### Instructions to follow:
Write out again, unaltered, the lines from the start through the line containing "wing_pad = 15; // [10:1:16]".

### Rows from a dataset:
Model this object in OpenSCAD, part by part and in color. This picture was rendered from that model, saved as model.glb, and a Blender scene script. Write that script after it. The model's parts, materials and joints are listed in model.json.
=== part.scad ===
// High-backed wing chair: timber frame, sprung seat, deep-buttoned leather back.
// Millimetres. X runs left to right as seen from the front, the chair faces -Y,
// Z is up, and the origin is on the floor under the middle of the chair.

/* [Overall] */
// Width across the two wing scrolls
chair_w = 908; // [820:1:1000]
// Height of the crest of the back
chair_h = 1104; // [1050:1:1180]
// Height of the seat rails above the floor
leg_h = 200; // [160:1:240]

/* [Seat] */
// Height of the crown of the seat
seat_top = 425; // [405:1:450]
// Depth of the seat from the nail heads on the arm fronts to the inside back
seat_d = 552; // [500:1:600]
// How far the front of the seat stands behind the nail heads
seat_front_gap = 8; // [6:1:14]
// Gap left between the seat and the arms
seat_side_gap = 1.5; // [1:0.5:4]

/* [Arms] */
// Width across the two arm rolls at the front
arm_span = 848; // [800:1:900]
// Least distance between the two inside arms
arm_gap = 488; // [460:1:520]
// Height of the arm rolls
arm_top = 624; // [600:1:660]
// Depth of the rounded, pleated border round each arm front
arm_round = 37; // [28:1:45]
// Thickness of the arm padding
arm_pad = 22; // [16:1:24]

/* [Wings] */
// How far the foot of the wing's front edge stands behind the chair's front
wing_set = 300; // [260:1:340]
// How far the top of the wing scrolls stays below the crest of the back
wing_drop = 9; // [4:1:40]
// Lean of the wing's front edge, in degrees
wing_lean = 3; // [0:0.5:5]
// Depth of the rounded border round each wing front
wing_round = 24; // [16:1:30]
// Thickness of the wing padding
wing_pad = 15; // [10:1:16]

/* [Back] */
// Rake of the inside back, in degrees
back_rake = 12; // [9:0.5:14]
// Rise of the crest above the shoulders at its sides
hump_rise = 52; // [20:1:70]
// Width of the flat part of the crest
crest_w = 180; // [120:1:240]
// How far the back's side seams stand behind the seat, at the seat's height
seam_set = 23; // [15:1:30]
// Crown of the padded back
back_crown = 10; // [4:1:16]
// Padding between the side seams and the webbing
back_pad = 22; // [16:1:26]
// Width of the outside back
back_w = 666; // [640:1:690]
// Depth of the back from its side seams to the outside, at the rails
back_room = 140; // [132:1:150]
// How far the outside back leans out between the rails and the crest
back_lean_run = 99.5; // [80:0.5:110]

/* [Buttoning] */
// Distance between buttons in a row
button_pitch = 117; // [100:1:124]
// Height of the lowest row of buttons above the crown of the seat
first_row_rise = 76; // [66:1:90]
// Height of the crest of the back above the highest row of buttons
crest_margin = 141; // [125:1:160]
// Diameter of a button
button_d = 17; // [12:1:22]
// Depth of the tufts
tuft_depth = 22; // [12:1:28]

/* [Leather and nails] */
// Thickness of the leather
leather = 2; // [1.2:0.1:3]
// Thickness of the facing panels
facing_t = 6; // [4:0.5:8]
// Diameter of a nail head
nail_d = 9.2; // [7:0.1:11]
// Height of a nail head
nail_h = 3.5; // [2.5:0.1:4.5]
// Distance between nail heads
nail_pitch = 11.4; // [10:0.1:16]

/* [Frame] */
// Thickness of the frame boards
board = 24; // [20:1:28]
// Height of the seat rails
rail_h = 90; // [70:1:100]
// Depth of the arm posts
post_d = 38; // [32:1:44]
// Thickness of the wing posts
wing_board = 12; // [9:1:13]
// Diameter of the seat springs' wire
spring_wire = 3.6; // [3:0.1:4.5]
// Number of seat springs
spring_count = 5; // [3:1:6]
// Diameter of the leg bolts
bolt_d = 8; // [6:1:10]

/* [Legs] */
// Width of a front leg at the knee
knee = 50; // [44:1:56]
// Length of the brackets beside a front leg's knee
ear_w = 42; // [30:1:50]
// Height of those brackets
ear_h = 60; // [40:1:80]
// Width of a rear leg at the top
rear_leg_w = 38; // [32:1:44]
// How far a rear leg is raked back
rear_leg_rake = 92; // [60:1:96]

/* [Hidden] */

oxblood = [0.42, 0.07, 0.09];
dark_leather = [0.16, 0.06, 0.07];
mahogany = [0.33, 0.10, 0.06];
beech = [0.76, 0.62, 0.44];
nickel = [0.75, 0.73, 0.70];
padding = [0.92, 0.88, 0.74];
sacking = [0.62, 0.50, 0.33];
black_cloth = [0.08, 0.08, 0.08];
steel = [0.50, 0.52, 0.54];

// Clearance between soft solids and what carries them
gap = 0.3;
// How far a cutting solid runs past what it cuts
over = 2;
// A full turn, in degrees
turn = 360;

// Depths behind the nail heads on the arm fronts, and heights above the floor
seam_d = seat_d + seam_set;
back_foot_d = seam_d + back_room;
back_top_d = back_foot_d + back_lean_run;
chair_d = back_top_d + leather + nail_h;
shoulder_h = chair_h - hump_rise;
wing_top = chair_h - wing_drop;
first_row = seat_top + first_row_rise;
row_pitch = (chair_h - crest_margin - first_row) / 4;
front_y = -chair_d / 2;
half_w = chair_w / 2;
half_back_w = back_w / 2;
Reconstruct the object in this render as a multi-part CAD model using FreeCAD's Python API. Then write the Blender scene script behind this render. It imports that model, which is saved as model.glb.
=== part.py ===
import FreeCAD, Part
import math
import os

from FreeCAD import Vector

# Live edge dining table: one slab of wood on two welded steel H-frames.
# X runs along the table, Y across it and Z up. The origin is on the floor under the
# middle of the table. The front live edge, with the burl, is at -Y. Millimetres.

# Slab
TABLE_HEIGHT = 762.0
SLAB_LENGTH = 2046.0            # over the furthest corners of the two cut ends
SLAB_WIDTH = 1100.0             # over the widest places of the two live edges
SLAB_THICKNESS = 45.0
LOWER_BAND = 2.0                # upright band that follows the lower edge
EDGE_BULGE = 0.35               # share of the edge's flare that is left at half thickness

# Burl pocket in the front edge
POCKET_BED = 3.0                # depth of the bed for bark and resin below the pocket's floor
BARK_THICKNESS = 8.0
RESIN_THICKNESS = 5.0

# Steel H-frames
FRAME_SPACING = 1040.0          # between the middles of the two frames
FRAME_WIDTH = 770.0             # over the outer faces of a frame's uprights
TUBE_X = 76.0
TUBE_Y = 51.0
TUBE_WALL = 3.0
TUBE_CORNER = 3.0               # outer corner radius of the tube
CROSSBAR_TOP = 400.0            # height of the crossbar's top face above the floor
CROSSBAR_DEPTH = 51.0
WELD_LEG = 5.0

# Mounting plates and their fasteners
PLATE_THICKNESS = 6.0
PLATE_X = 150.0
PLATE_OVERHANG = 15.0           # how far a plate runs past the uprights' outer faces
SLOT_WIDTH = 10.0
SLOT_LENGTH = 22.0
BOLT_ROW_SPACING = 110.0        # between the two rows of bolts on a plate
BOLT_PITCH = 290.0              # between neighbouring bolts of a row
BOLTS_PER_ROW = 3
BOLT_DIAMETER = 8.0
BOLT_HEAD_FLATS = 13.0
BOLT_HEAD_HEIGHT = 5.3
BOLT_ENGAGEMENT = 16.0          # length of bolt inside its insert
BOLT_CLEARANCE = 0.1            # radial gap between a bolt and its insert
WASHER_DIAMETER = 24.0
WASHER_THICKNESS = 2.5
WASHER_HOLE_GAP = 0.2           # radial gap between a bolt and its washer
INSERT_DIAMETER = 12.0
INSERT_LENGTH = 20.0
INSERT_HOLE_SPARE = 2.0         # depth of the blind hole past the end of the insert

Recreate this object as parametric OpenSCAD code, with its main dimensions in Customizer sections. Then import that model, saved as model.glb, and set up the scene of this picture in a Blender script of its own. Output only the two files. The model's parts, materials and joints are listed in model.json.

### Finished task:
Model this object in OpenSCAD, part by part and in color. This picture was rendered from that model, saved as model.glb, and a Blender scene script. Write that script after it. The model's parts, materials and joints are listed in model.json.
=== part.scad ===
// High-backed wing chair: timber frame, sprung seat, deep-buttoned leather back.
// Millimetres. X runs left to right as seen from the front, the chair faces -Y,
// Z is up, and the origin is on the floor under the middle of the chair.

/* [Overall] */
// Width across the two wing scrolls
chair_w = 908; // [820:1:1000]
// Height of the crest of the back
chair_h = 1104; // [1050:1:1180]
// Height of the seat rails above the floor
leg_h = 200; // [160:1:240]

/* [Seat] */
// Height of the crown of the seat
seat_top = 425; // [405:1:450]
// Depth of the seat from the nail heads on the arm fronts to the inside back
seat_d = 552; // [500:1:600]
// How far the front of the seat stands behind the nail heads
seat_front_gap = 8; // [6:1:14]
// Gap left between the seat and the arms
seat_side_gap = 1.5; // [1:0.5:4]

/* [Arms] */
// Width across the two arm rolls at the front
arm_span = 848; // [800:1:900]
// Least distance between the two inside arms
arm_gap = 488; // [460:1:520]
// Height of the arm rolls
arm_top = 624; // [600:1:660]
// Depth of the rounded, pleated border round each arm front
arm_round = 37; // [28:1:45]
// Thickness of the arm padding
arm_pad = 22; // [16:1:24]

/* [Wings] */
// How far the foot of the wing's front edge stands behind the chair's front
wing_set = 300; // [260:1:340]
// How far the top of the wing scrolls stays below the crest of the back
wing_drop = 9; // [4:1:40]
// Lean of the wing's front edge, in degrees
wing_lean = 3; // [0:0.5:5]
// Depth of the rounded border round each wing front
wing_round = 24; // [16:1:30]
// Thickness of the wing padding
wing_pad = 15; // [10:1:16]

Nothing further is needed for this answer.